**Job**
Repeat the whole listing exactly as written.

**Entries shown**
— Begin —

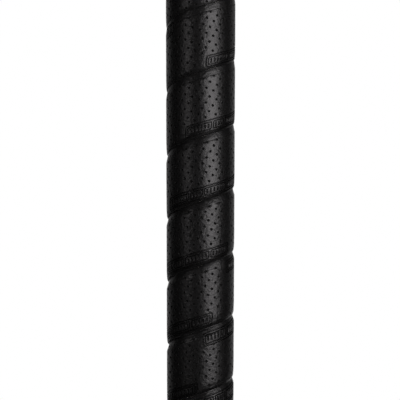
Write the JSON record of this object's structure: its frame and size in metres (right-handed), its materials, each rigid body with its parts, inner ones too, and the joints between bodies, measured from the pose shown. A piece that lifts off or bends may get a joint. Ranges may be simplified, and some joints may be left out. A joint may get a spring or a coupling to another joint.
{
  "type": "golf grip",
  "caption": "Spiral-wrapped golf club grip: a perforated, felt-backed strip wound on a rubber sleeve, with a vented butt cap at the top and a collar at the mouth.",
  "frame": {"origin": "centre of the mouth end, on the grip's axis, where the shaft goes in", "axes": "+Z along the axis from the mouth to the butt cap; -Y is the front, where the strip's seams are counted from; the strip rises in a right-handed spiral"},
  "size_m": [0.0288, 0.0288, 0.268],
  "materials": {
    "sleeve_rubber": "matte",
    "tape_film": "satin",
    "felt": "matte",
    "skin_leather": "satin",
    "black_tape": "gloss",
    "collar_rubber": "satin",
    "cap_rubber": "satin"
  },
  "bodies": {
    "root": {"underlisting": "sleeve_rubber", "double_sided_tape": "tape_film", "wrap_backing": "felt", "wrap_skin": "skin_leather", "finishing_tape": "black_tape", "mouth_collar": "collar_rubber", "butt_cap": "cap_rubber"}
  },
  "joints": []
}
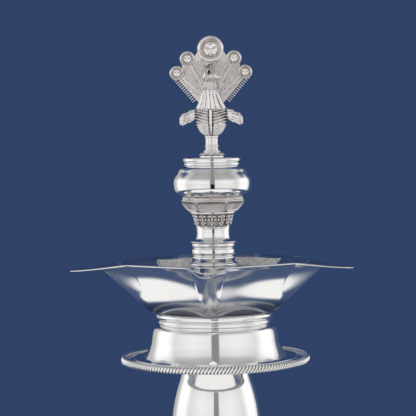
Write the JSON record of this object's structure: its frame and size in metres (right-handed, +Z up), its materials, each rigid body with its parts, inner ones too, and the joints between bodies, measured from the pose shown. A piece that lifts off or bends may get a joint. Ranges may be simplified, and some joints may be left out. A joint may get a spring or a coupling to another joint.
{
  "type": "standing oil lamp",
  "caption": "Polished silver standing oil lamp with a spouted dish for wicks, a rope-edged drip plate, a baluster stem, a spreading foot and a peacock finial.",
  "frame": {"origin": "centre of the foot's resting face, on the lamp's axis", "axes": "+Z up along the axis, -Y toward the front spout and the peacock's breast, +X to the right seen from the front"},
  "size_m": [0.1408, 0.1339, 0.2662],
  "materials": {
    "polished_silver": "mirror-polished silver sheet",
    "cast_silver": "cast and chased silver, dark brown in the hollows",
    "screw_brass": "turned brass screw fittings"
  },
  "bodies": {
    "foot": {"foot_rest_ring": "polished_silver", "foot_plate": "polished_silver", "foot_rope": "cast_silver", "foot_cushion": "polished_silver", "foot_bell": "polished_silver", "foot_collar": "polished_silver", "foot_bush": "screw_brass"},
    "waist": {"waist_knop": "polished_silver"},
    "stem": {"stem_bead": "polished_silver", "stem_plug": "screw_brass", "stem_stud": "screw_brass", "stem_shell": "polished_silver", "stem_top_ring": "polished_silver", "drip_plate": "polished_silver", "plate_rope": "cast_silver", "plate_step": "polished_silver", "drum_shell": "polished_silver", "drum_bush": "screw_brass", "drum_ring": "polished_silver"},
    "ring": {"dish_ring": "polished_silver"},
    "dish": {"dish_stud": "screw_brass", "oil_dish": "polished_silver", "dish_hub": "polished_silver", "hub_bush": "screw_brass"},
    "flange": {"column_flange": "polished_silver"},
    "column": {"column_stud": "screw_brass", "collar": "polished_silver", "neck": "polished_silver", "leaf_core": "polished_silver", "capital_leaves": "cast_silver", "capital_disc": "polished_silver", "capital_cup": "polished_silver", "capital_petals": "cast_silver", "capital_buds": "cast_silver", "globe_lower": "polished_silver", "globe_upper": "polished_silver", "globe_mouth": "polished_silver", "cap_disc": "polished_silver", "cap_bush": "screw_brass"},
    "washer": {"finial_washer": "polished_silver"},
    "peacock": {"finial_stud": "screw_brass", "perch_leaves": "cast_silver", "perch_post": "cast_silver", "peacock_body": "cast_silver", "peacock_neck": "cast_silver", "peacock_head": "cast_silver", "peacock_crest": "cast_silver", "peacock_beak": "cast_silver", "wing_left": "cast_silver", "wing_right": "cast_silver", "tail_fan": "cast_silver", "tail_ribs": "cast_silver", "tail_edges": "cast_silver", "medallion_rings": "cast_silver", "medallion_bosses": "cast_silver"}
  },
  "joints": [
    {"name": "stem_lift", "type": "slide", "parent": "foot", "child": "waist", "axis": [0, 0, 1], "range_m": [0, 0.00875]},
    {"name": "stem_screw", "type": "hinge", "parent": "waist", "child": "stem", "pos_m": [0, 0, 0.037], "axis": [0, 0, 1], "range_deg": [0, 2520.5]},
    {"name": "dish_lift", "type": "slide", "parent": "stem", "child": "ring", "axis": [0, 0, 1], "range_m": [0, 0.00875]},
    {"name": "dish_screw", "type": "hinge", "parent": "ring", "child": "dish", "pos_m": [0, 0, 0.1249], "axis": [0, 0, 1], "range_deg": [0, 2520.5]},
    {"name": "column_lift", "type": "slide", "parent": "dish", "child": "flange", "axis": [0, 0, 1], "range_m": [0, 0.007]},
    {"name": "column_screw", "type": "hinge", "parent": "flange", "child": "column", "pos_m": [0, 0, 0.151], "axis": [0, 0, 1], "range_deg": [0, 2520.5]},
    {"name": "peacock_lift", "type": "slide", "parent": "column", "child": "washer", "axis": [0, 0, 1], "range_m": [0, 0.0049]},
    {"name": "peacock_screw", "type": "hinge", "parent": "washer", "child": "peacock", "pos_m": [0, 0, 0.2055], "axis": [0, 0, 1], "range_deg": [0, 2520.5]}
  ],
  "couplings": [
    {"joint": "stem_screw", "follows": "stem_lift", "rad_per_m": 5026.5},
    {"joint": "dish_screw", "follows": "dish_lift", "rad_per_m": 5026.5},
    {"joint": "column_screw", "follows": "column_lift", "rad_per_m": 6283.2},
    {"joint": "peacock_screw", "follows": "peacock_lift", "rad_per_m": 8976}
  ]
}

— End —

**Written response**
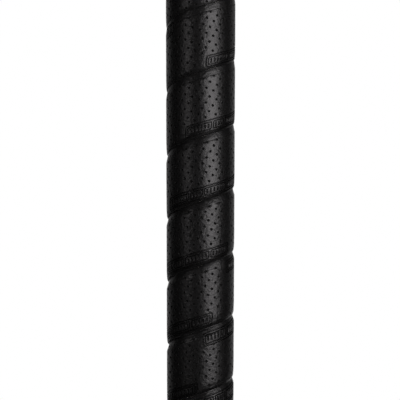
Write the JSON record of this object's structure: its frame and size in metres (right-handed), its materials, each rigid body with its parts, inner ones too, and the joints between bodies, measured from the pose shown. A piece that lifts off or bends may get a joint. Ranges may be simplified, and some joints may be left out. A joint may get a spring or a coupling to another joint.
{
  "type": "golf grip",
  "caption": "Spiral-wrapped golf club grip: a perforated, felt-backed strip wound on a rubber sleeve, with a vented butt cap at the top and a collar at the mouth.",
  "frame": {"origin": "centre of the mouth end, on the grip's axis, where the shaft goes in", "axes": "+Z along the axis from the mouth to the butt cap; -Y is the front, where the strip's seams are counted from; the strip rises in a right-handed spiral"},
  "size_m": [0.0288, 0.0288, 0.268],
  "materials": {
    "sleeve_rubber": "matte",
    "tape_film": "satin",
    "felt": "matte",
    "skin_leather": "satin",
    "black_tape": "gloss",
    "collar_rubber": "satin",
    "cap_rubber": "satin"
  },
  "bodies": {
    "root": {"underlisting": "sleeve_rubber", "double_sided_tape": "tape_film", "wrap_backing": "felt", "wrap_skin": "skin_leather", "finishing_tape": "black_tape", "mouth_collar": "collar_rubber", "butt_cap": "cap_rubber"}
  },
  "joints": []
}
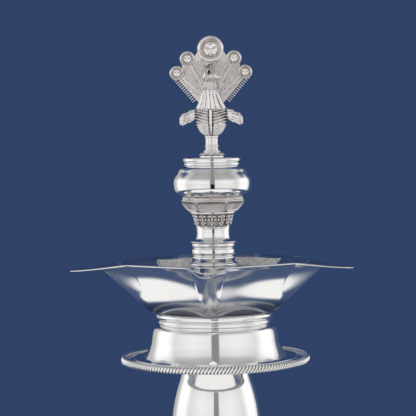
Write the JSON record of this object's structure: its frame and size in metres (right-handed, +Z up), its materials, each rigid body with its parts, inner ones too, and the joints between bodies, measured from the pose shown. A piece that lifts off or bends may get a joint. Ranges may be simplified, and some joints may be left out. A joint may get a spring or a coupling to another joint.
{
  "type": "standing oil lamp",
  "caption": "Polished silver standing oil lamp with a spouted dish for wicks, a rope-edged drip plate, a baluster stem, a spreading foot and a peacock finial.",
  "frame": {"origin": "centre of the foot's resting face, on the lamp's axis", "axes": "+Z up along the axis, -Y toward the front spout and the peacock's breast, +X to the right seen from the front"},
  "size_m": [0.1408, 0.1339, 0.2662],
  "materials": {
    "polished_silver": "mirror-polished silver sheet",
    "cast_silver": "cast and chased silver, dark brown in the hollows",
    "screw_brass": "turned brass screw fittings"
  },
  "bodies": {
    "foot": {"foot_rest_ring": "polished_silver", "foot_plate": "polished_silver", "foot_rope": "cast_silver", "foot_cushion": "polished_silver", "foot_bell": "polished_silver", "foot_collar": "polished_silver", "foot_bush": "screw_brass"},
    "waist": {"waist_knop": "polished_silver"},
    "stem": {"stem_bead": "polished_silver", "stem_plug": "screw_brass", "stem_stud": "screw_brass", "stem_shell": "polished_silver", "stem_top_ring": "polished_silver", "drip_plate": "polished_silver", "plate_rope": "cast_silver", "plate_step": "polished_silver", "drum_shell": "polished_silver", "drum_bush": "screw_brass", "drum_ring": "polished_silver"},
    "ring": {"dish_ring": "polished_silver"},
    "dish": {"dish_stud": "screw_brass", "oil_dish": "polished_silver", "dish_hub": "polished_silver", "hub_bush": "screw_brass"},
    "flange": {"column_flange": "polished_silver"},
    "column": {"column_stud": "screw_brass", "collar": "polished_silver", "neck": "polished_silver", "leaf_core": "polished_silver", "capital_leaves": "cast_silver", "capital_disc": "polished_silver", "capital_cup": "polished_silver", "capital_petals": "cast_silver", "capital_buds": "cast_silver", "globe_lower": "polished_silver", "globe_upper": "polished_silver", "globe_mouth": "polished_silver", "cap_disc": "polished_silver", "cap_bush": "screw_brass"},
    "washer": {"finial_washer": "polished_silver"},
    "peacock": {"finial_stud": "screw_brass", "perch_leaves": "cast_silver", "perch_post": "cast_silver", "peacock_body": "cast_silver", "peacock_neck": "cast_silver", "peacock_head": "cast_silver", "peacock_crest": "cast_silver", "peacock_beak": "cast_silver", "wing_left": "cast_silver", "wing_right": "cast_silver", "tail_fan": "cast_silver", "tail_ribs": "cast_silver", "tail_edges": "cast_silver", "medallion_rings": "cast_silver", "medallion_bosses": "cast_silver"}
  },
  "joints": [
    {"name": "stem_lift", "type": "slide", "parent": "foot", "child": "waist", "axis": [0, 0, 1], "range_m": [0, 0.00875]},
    {"name": "stem_screw", "type": "hinge", "parent": "waist", "child": "stem", "pos_m": [0, 0, 0.037], "axis": [0, 0, 1], "range_deg": [0, 2520.5]},
    {"name": "dish_lift", "type": "slide", "parent": "stem", "child": "ring", "axis": [0, 0, 1], "range_m": [0, 0.00875]},
    {"name": "dish_screw", "type": "hinge", "parent": "ring", "child": "dish", "pos_m": [0, 0, 0.1249], "axis": [0, 0, 1], "range_deg": [0, 2520.5]},
    {"name": "column_lift", "type": "slide", "parent": "dish", "child": "flange", "axis": [0, 0, 1], "range_m": [0, 0.007]},
    {"name": "column_screw", "type": "hinge", "parent": "flange", "child": "column", "pos_m": [0, 0, 0.151], "axis": [0, 0, 1], "range_deg": [0, 2520.5]},
    {"name": "peacock_lift", "type": "slide", "parent": "column", "child": "washer", "axis": [0, 0, 1], "range_m": [0, 0.0049]},
    {"name": "peacock_screw", "type": "hinge", "parent": "washer", "child": "peacock", "pos_m": [0, 0, 0.2055], "axis": [0, 0, 1], "range_deg": [0, 2520.5]}
  ],
  "couplings": [
    {"joint": "stem_screw", "follows": "stem_lift", "rad_per_m": 5026.5},
    {"joint": "dish_screw", "follows": "dish_lift", "rad_per_m": 5026.5},
    {"joint": "column_screw", "follows": "column_lift", "rad_per_m": 6283.2},
    {"joint": "peacock_screw", "follows": "peacock_lift", "rad_per_m": 8976}
  ]
}